BMC Chemistry, cilt.18, ss.1-21, 2024 (SCI-Expanded)

  • Yayın Türü: Makale / Tam Makale
  • Cilt numarası: 18
  • Basım Tarihi: 2024
  • Doi Numarası: 10.1186/s13065-024-01207-1
  • Dergi Adı: BMC Chemistry
  • Derginin Tarandığı İndeksler: Science Citation Index Expanded (SCI-EXPANDED)
  • Sayfa Sayıları: ss.1-21
  • Gazi Üniversitesi Adresli: Evet

Özet

Background Carbazole-based molecules containing thiosemicarbazide functional groups are recognized for their diverse biological activities, particularly in enhancing therapeutic anticancer effects through inhibiting crucial pathways. These derivatives also exhibit noteworthy antioxidant properties.

Objectives This study aims to synthesize, characterize, and evaluate the antioxidant and anticancer activities of 18 novel carbazole derivatives.

Methods The radical scavenging capabilities of the compounds were assessed using the 2,2-diphenyl-1-picrylhydrazyl assay. Antiproliferative activities were evaluated on MCF-7 cancer cell lines through viability assays. Additionally, the modulation of the PI3K/Akt/mTOR pathway, apoptosis/necrosis induction, and cell cycle analysis were conducted for the most promising anticancer agents.

Results nine compounds showed potent antioxidant activities with  IC50 values lower than the positive control acarbose, with compounds 4 h and 4y exhibiting the highest potency  (IC50 values of 0.73 and 0.38 µM, respectively). Furthermore, compounds 4o and 4r displayed significant anticancer effects, with  IC50 values of 2.02 and 4.99 µM, respectively. Compound 4o, in particular, exhibited promising activity by targeting the PI3K/Akt/mTOR signaling pathway, inhibiting tumor survival, inducing apoptosis, and causing cell cycle arrest in MCF-7 cell lines. Furthermore, compound 4o was showed significant antimicrobial activities against S. aureus and E. coli, and antifungal effect against C. albicans.
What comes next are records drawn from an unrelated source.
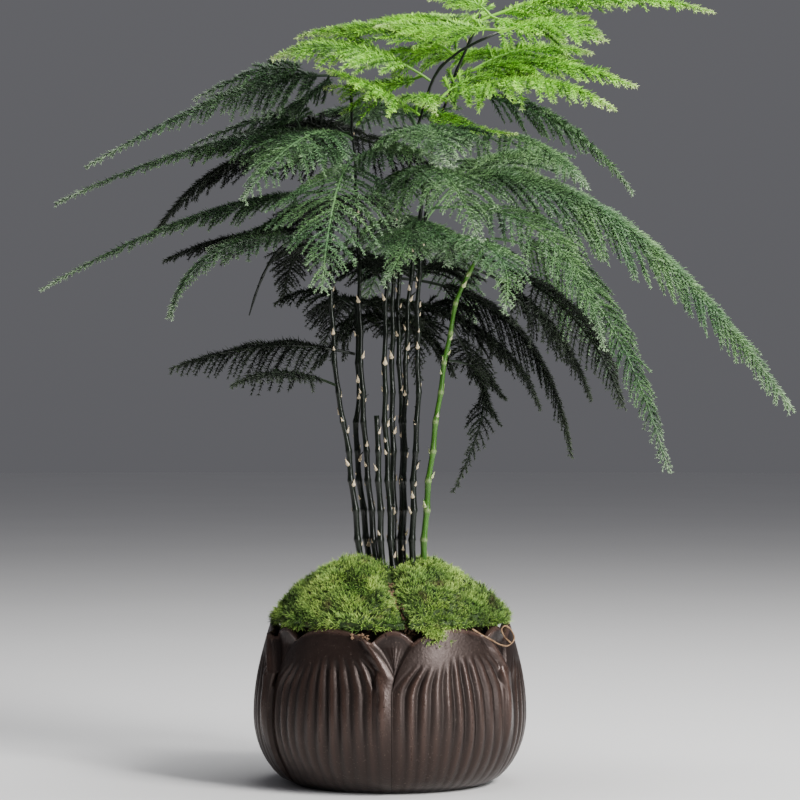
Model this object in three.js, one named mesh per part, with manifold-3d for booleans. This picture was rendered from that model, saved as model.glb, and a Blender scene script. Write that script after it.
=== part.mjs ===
// A potted lace fern (asparagus fern) in a lotus-petal stoneware bowl, in millimetres, +Z up.
// The origin is the centre of the bowl's flat foot, where it stands. -Y is the front.
import * as THREE from "three";
import { mergeVertices } from "three/addons/utils/BufferGeometryUtils.js";
import Module from "manifold-3d";

const wasm = await Module();
wasm.setup();

// Driving dimensions of the bowl
const FOOT_R = 45.5; // radius of the flat foot
const BELLY_R = 65; // widest radius
const BELLY_Z = 33; // height of the widest place
const MOUTH_R = 57; // radius at the petal tips
const TIP_Z = 75.5; // height of the petal tips
const NOTCH_Z = 69.6; // height of the rim where two petals meet
const PETALS = 6; // front petals, with as many rear petals between them
const PETAL_HALF_DEG = 180 / PETALS;
const FIRST_PETAL_DEG = -120; // azimuth of the first front petal's middle
const RIBS = 11; // ribs on each front petal
const RIB_DEPTH = 0.9;
const PETAL_RAISE = 2.6; // how far a front petal stands out of the rear ones
const EDGE_LIFT = 1.2; // how far a petal's right edge lies over its neighbour
const SHOULDER_Z = 47; // above this height the front petals narrow towards their tips
const OUTLINE_RISE = 33; // height of a front petal's rounded outline above the shoulder
const LEFT_SHARE = 0.96; // share of its half sector that a petal's left half fills at the shoulder
const RIGHT_SHARE = 1.12; // the same for its right half, which lies over the next petal
const PETAL_GAP = 0.02; // share of a half sector that stays between two petals
const FLARE_Z = 67; // above this height the rear petals flare out to the rim
const OUTSIDE_SHARES = [0, 0.045, 0.15, 0.32, 0.49, 0.64, 0.77, 0.9, 1]; // rows, from foot to rim
const LIP = 3.2; // thickness of the rim
const LIP_DROP = 0.6; // how far the rim's inner edge lies below its outer edge
const FLOOR_Z = 7; // height of the floor inside
const DRAIN_HOLES = 3;
const DRAIN_R = 4; // radius of each drain hole
const DRAIN_RING_R = 20; // radius of the ring that the drain holes stand on
const INNER_WALL = [
  // radius and height of the inside, from the rim down to the floor
  [52.5, 60],
  [59, 36],
  [55, 14],
  [44, FLOOR_Z],
];

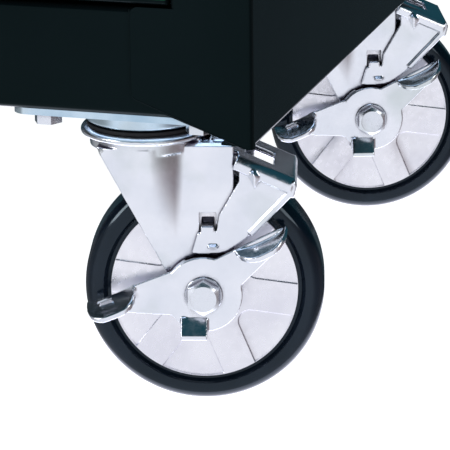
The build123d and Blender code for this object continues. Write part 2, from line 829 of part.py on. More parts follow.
def rocker(name, wheel):
    """Brake pedal: a plate that rocks on the axle, with a tread at each end."""
    left_tread = strip(wheel.offset(rocker_back), *release_tread, rocker_thickness, release_reach, release_tip)
    right_tread = strip(wheel.offset(rocker_back), *brake_tread, rocker_thickness, brake_reach, brake_tip)
    skirt_inner = rocker_radius - rocker_thickness
    skirt_cos = math.cos(math.radians(skirt_half))
    skirt_sin = math.sin(math.radians(skirt_half))
    with BuildPart() as plate:
        with BuildSketch(wheel.offset(rocker_back)):
            for limb in (release_limb, brake_limb):
                with BuildLine():
                    Polyline(*limb, close=True)
                make_face()
            Circle(rocker_radius)
            Circle(axle_radius + running_clearance, mode=Mode.SUBTRACT)
        extrude(amount=rocker_thickness)
        # skirt behind the disc's upper left rim
        with BuildSketch(wheel.offset(leg_outer + 2 * side_clearance)):
            with PolarLocations(0, 1, start_angle=skirt_middle):
                with BuildLine():
                    CenterArc((0, 0), rocker_radius, -skirt_half, 2 * skirt_half)
                    CenterArc((0, 0), skirt_inner, -skirt_half, 2 * skirt_half)
                    Line(
                        (skirt_inner * skirt_cos, skirt_inner * skirt_sin),
                        (rocker_radius * skirt_cos, rocker_radius * skirt_sin),
                    )
                    Line(
                        (skirt_inner * skirt_cos, -skirt_inner * skirt_sin),
                        (rocker_radius * skirt_cos, -rocker_radius * skirt_sin),
                    )
                make_face()
        extrude(amount=rocker_back - leg_outer - 2 * side_clearance)
        add(left_tread)
        add(right_tread)
    save(plate.part, name)


arm_pivot = (2.3, 35.3)
hook_width = 7.0
hook_height = 2.2
bridge_line = [(18.6, 72.2), (47.0, 59.4), (45.6, 52.5)]
bridge_bend = 4.0
near_cheek = [
    (-7.3, 18.8), (-2.9, 33.1), (-1.2, 33.1), (-1.2, 36.4), (5.8, 36.4), (5.8, 33.1), (6.9, 33.2), (8.1, 41.9),
    (19.7, 61.8), (18.6, 73.0), (46.8, 60.0), (45.2, 52.0), (24.7, 31.8), (19.4, 27.4), (16.4, 24.5),
    (12.0, 20.5), (1.0, 18.5),
]
far_cheek = [
    (-2.9, 33.1), (-1.2, 36.4), (5.8, 36.4), (8.1, 41.9), (19.7, 61.8), (18.6, 73.0), (46.8, 60.0),
    (45.2, 52.0), (24.7, 31.8), (12.0, 30.0),
]
tooth = [(47.5, 56.0), (45.0, 57.5), (41.8, 52.3), (43.2, 50.9), (46.6, 52.6)]
tooth_width = 20.0
bridge_hole = (31.5, 66.0)
bridge_hole_length = 13.0
bridge_hole_width = 16.0
tongue_hole = (5.4, 25.2)
tongue_hole_size = 6.4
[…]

Its potential to overcome drug resistance through this pathway inhibition highlights its promise as an anticancer agent. Molecular docking simulations supported these findings, revealing favorable binding profiles and interactions within the active sites of the enzymes PI3K, AKT1, and mTOR. Moreover, assessing the druggability of the newly synthesized thiosemicarbazide derivatives demonstrated optimal physicochemical properties, further endorsing their potential as drug candidates.